If you’re going skiing or snowboarding, you know that a good level of fitness before the trip is crucial. What is also essential is how you look after yourself while you are on the trip and what you do when you come back.
“Having a great skiing holiday is all about being the right kind of fit before you go, it will increase your enjoyment and will help with endurance, strength and flexibility, all vital for successful skiing. If your muscles are strong, and you get your posture and balance right you’ll get more out of the experience and have more chance of avoiding injury”, says Laura.
When training for skiing, you want to make your exercise regime as “ski-specific” as possible. To get the most out of your time on the slopes it all comes down to strength and balance, specifically from your gluteal muscles, quadriceps and core.
There are lots of pre-ski exercises you can do to prevent problems. You should adjust your usual regime to get mountain ready because your normal training regime might not be appropriate, as doing hundreds of sit ups to improve your core or spinning for hours to improve leg strength will have little carry over to the mountain.
“It’s a good idea to see a physiotherapist for an assessment before you go. If you have any niggles that always trouble you when you go skiing some expert advice and a few sessions of pre-ski physio might be just what you need. If you are an absolute beginner a physio will assess you and show you specific exercises to get you ready for the mountains”, comments Laura.
Make sure your pre-ski workout should include the following:
- Strength and conditioning exercises for the muscles around your hips, core and thighs. Strengthening should specifically focus on the gluteal muscles, quadriceps, core and your shoulder muscles. Beginners especially should build up their triceps before they go as travelling along the flat beginner slopes can be tiring on the arm muscles.
- Pilates is the ideal for getting fit before you go skiing, ask your Pilates instructor for specific exercises.
- Aerobic – HIIT – high intensity interval training to build up stamina.
- Posture and Balance – Squats on a Bosu ball whilst doing triceps extensions to mimic the poling action can be very effective in addition to holding a squat in your “ski posture” on the Bosu.
- A fun exercise, especially for beginners, to maintain “ski posture” is to squat on sliders, or put glossy magazines on a slippery floor and rotate and push the magazines in and out as you would on the slopes.
On and off-Piste
“Skiing is exercise, therefore it is important to keep hydrated and well fuelled. Always carry a bottle of water and a small snack such as nuts or a protein bar to maintain your energy levels. If you are going to ski in the afternoon I’d ideally stay off the hot wine at lunch-time, as tempting as it is”, says Laura.

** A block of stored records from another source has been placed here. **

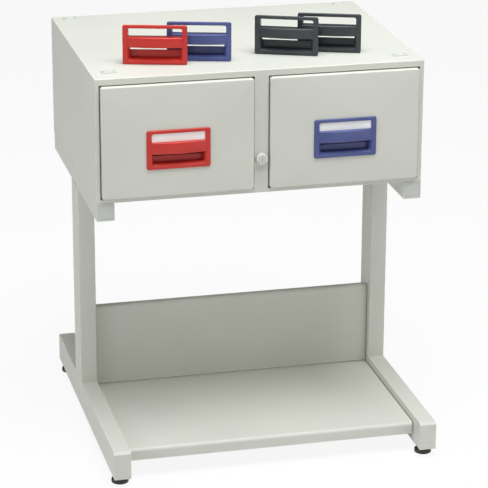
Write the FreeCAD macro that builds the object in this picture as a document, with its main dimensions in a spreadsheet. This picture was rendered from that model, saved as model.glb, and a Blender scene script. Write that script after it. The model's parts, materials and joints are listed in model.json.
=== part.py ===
"""Two-drawer steel card cabinet on a stand, with four loose spare handles.

Millimetres, +Z up, +X to the right and the drawer fronts facing -Y. The origin lies on the
floor, under the middle of the space that the cabinet and its stand take up.
"""
import FreeCAD, Part
import os
import re

from FreeCAD import Placement, Rotation, Vector

# ---------------------------------------------------------------- driving sizes, in millimetres
SIZES = {
    # cabinet body
    "cabinet_width": 770, "cabinet_depth": 590, "cabinet_height": 292,
    "sheet": 1.2, "edge_round": 2.2, "stile_width": 10, "top_rail": 15, "bottom_rail": 8.5,
    "post_width": 33, "frame_lip": 14, "pad_length": 34, "pad_width": 20, "pad_height": 3,
    "pad_corner": 3, "pad_inset": 26, "pad_front_inset": 44, "pad_back_inset": 14,
    "socket_radius": 2, "socket_inset": 5, "overrun": 1,
    # stand
    "foot_clearance": 20, "foot_height": 68, "foot_width": 40, "foot_reach": 170,
    "foot_setback": 2, "toe_chamfer": 6, "upright_height": 500, "upright_depth": 80,
    "upright_centre": 298, "beam_size": 42, "beam_setback": 8, "tube_wall": 2,
    "cap_depth": 12, "cap_lip": 2.5, "shelf_reach": 120, "shelf_drop": 18, "shelf_lip": 28,
    "shelf_bend": 8, "panel_setback": 20, "panel_height": 205,
    "panel_return": 16, "panel_gap": 3, "stretcher_gap": 2,
    # fasteners and levelling feet
    "bolt_radius": 4, "bolt_clearance": 0.3, "bolt_head_radius": 7, "bolt_head": 5.5,
    "nut_height": 6.5, "thread_end": 4, "bolt_inset": 70, "screw_radius": 3, "screw_head_radius": 5.5,
    "screw_head": 3.2, "screw_length": 14, "shelf_screw_front": 40, "shelf_screw_back": 20,
    "panel_screw_low": 40, "panel_screw_drop": 30, "washer_radius": 7, "disc_radius": 20,
    "disc_height": 10, "disc_round": 3.2, "disc_land": 1, "disc_neck": 5, "stem_radius": 5, "stem_length": 40,
    "stem_clearance": 0.05, "stem_hole_clearance": 1.2, "collar_radius": 9, "collar_height": 3,
    "level_inset": 36,
    "weld_nut_radius": 9, "weld_nut_height": 8,
    # drawers
    "front_gap": 2.5, "front_proud": 10, "front_depth": 26, "front_corner": 6,
    "front_round": 3.5, "tray_sheet": 1, "tray_rise": 24, "tray_head_gap": 53,
    "tray_back_gap": 31.6, "tray_rim": 8,
    # telescopic slides
    "slide_clear": 1.8, "slide_back_gap": 29.8, "slide_width": 13, "slide_height": 46,
    "slide_rise": 36, "channel_margin": 10, "member_sheet": 1.5, "member_gap": 1, "ball_gap": 3.2,
    "ball_clearance": 0.05, "ball_pitch": 24, "cage_start": 140, "cage_clear": 300,
    "cage_thickness": 2, "cage_width": 4, "flange_reach": 11, "inner_flange_start": 5,
    # handles
    "handle_width": 148, "handle_height": 92, "handle_rise": 65, "handle_flange": 4,
    "handle_corner": 5, "handle_round": 2, "sleeve_margin": 7, "sleeve_depth": 15,
    "sleeve_wall": 2, "sleeve_clearance": 1, "window_side": 13, "window_height": 20,
    "window_top": 8, "bar_height": 27, "bar_proud": 8, "bar_crown": 4, "bar_thickness": 3,
    "pocket_side": 12, "pocket_floor": 9, "pocket_slit": 6, "label_sheet": 0.4,
    "label_margin": 3, "label_clearance": 0.1,
    # lock
    "lock_rise": 82, "lock_head_radius": 14, "lock_head": 11, "lock_round": 3.2, "lock_barrel_radius": 9,
    "lock_barrel": 17, "plug_radius": 6, "plug_clearance": 0.05, "plug_proud": 0.8,
    "keyway_width": 1.4, "keyway_height": 7.5, "keyway_depth": 9, "lock_nut_radius": 13,
    "lock_nut": 4, "cam_radius": 8, "cam_sheet": 2.2, "cam_pin_radius": 1.75,
    "cam_pin": 5, "cam_slack": 0.4, "cam_over": 0.5, "cam_gap": 1, "bar_sheet": 3,
    "bar_width": 26, "bar_gap": 0.5,
    "bar_foot": 25, "bar_head_gap": 24.5, "guide_height": 10, "guide_rise": 40,
    "guide_drop": 57, "guide_slack": 0.3, "guide_wall": 2.6, "stud_radius": 3, "stud_past": 4.5,
    "stud_rise": 130, "catch_sheet": 2.5, "catch_offset": 3.5, "catch_slack": 0.6,
    "catch_nose": 8, "catch_height": 22,
    # loose handles: middle in X, distance behind the cabinet's front, turn about Z in degrees
    "red_x": -226, "red_back": 99, "red_turn": -16,
    "blue_x": -121.5, "blue_back": 107, "blue_turn": -16,
    "black_front_x": 87, "black_front_back": 114.5, "black_front_turn": -22,
    "black_rear_x": 190, "black_rear_back": 117, "black_rear_turn": -20,
}

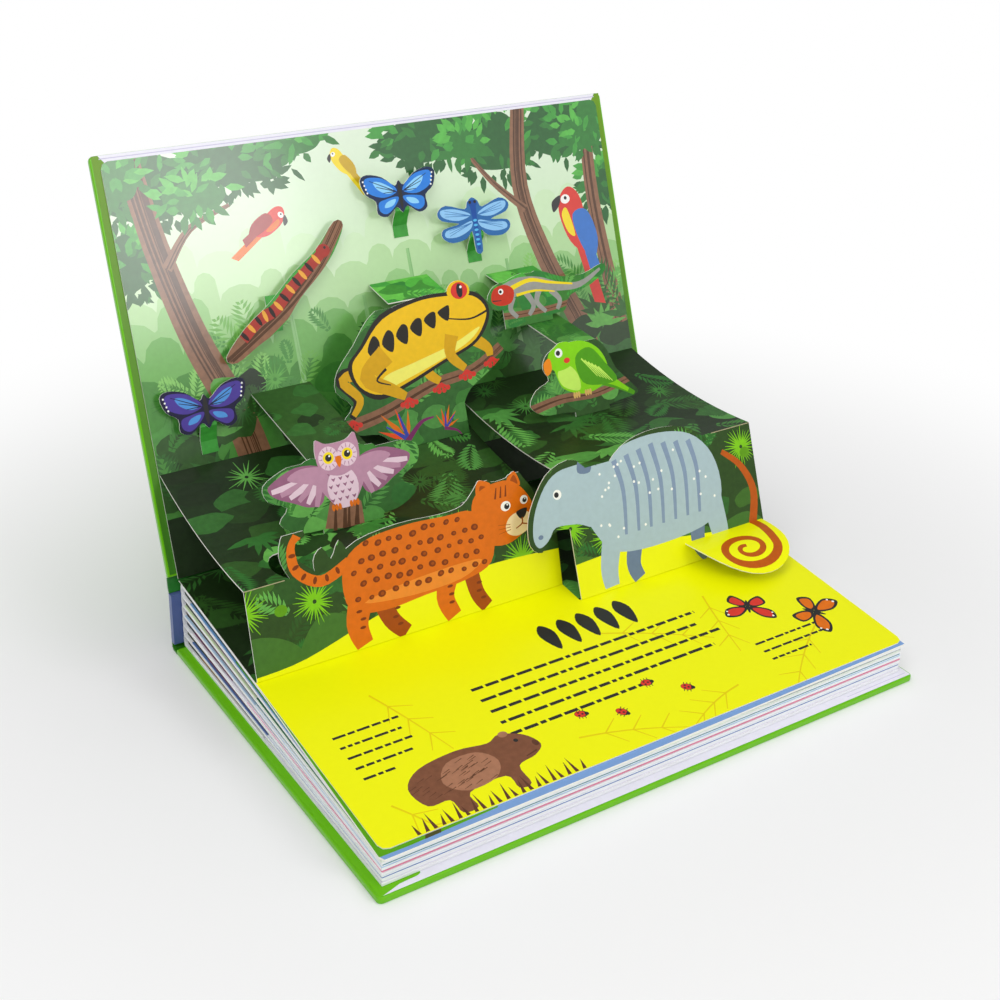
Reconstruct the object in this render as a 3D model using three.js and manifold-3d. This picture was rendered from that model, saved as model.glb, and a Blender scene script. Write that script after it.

- Pole position – Don’t bunch up your shoulders, relax and drop them below your ears to avoid neck pain and arms should be relaxed and slightly away for the body to aid balance.
- Boots – Wearing a fixed angle ski boot all day can cause tension to build up in the calf complex. Try to loosen your boot at lunchtime and flex your foot up and down to prevent this.
- Posture – Poor posture can put excess strain on your soft tissues leading to stiffness and pain. You should be slightly flexed at the spine, hips, knees and ankles whilst keeping a neutral spine, open chest and long neck. You should be looking straight ahead at eye level with the centre of mass inside your base of support, balanced over your whole foot.
“Poor posture can lead to accidents, so it is vital to get it right. Skiing with your weight on your heels will disrupt your balance and skiing with back extended and knees straight will reduce shock absorption, putting pressure on you knees which can increase your risk of injury.”
If you can, have a massage every day to prevent any DOMS(Delayed Onset Muscle Soreness). Yoga and stretching are also vital to aid recovery from a full day on the slopes. Start at the top of your body and work your way down. Beginners may find stretching the upper back useful as it tends to overwork whilst trying to maintain balance. Don’t’ over-do it, skiing is demanding and your body needs time to recover.
It is normal to come back from a winter sports trip with a few niggles but don’t neglect pain, especially if it doesn’t go away. It is always a good idea to have a sports massage and get a post ski check up with physio for any ailments.
“Skiing is one of the best holidays you can have, the exhilaration of skiing, all that fresh air, and the beauty of the mountains is hard to beat. Go in peak condition and you are less likely to get injured. Look after yourself whilst you are away, recover correctly when you are home and you’ll get the most out of one the most exciting and fun activities you can do,” says Laura.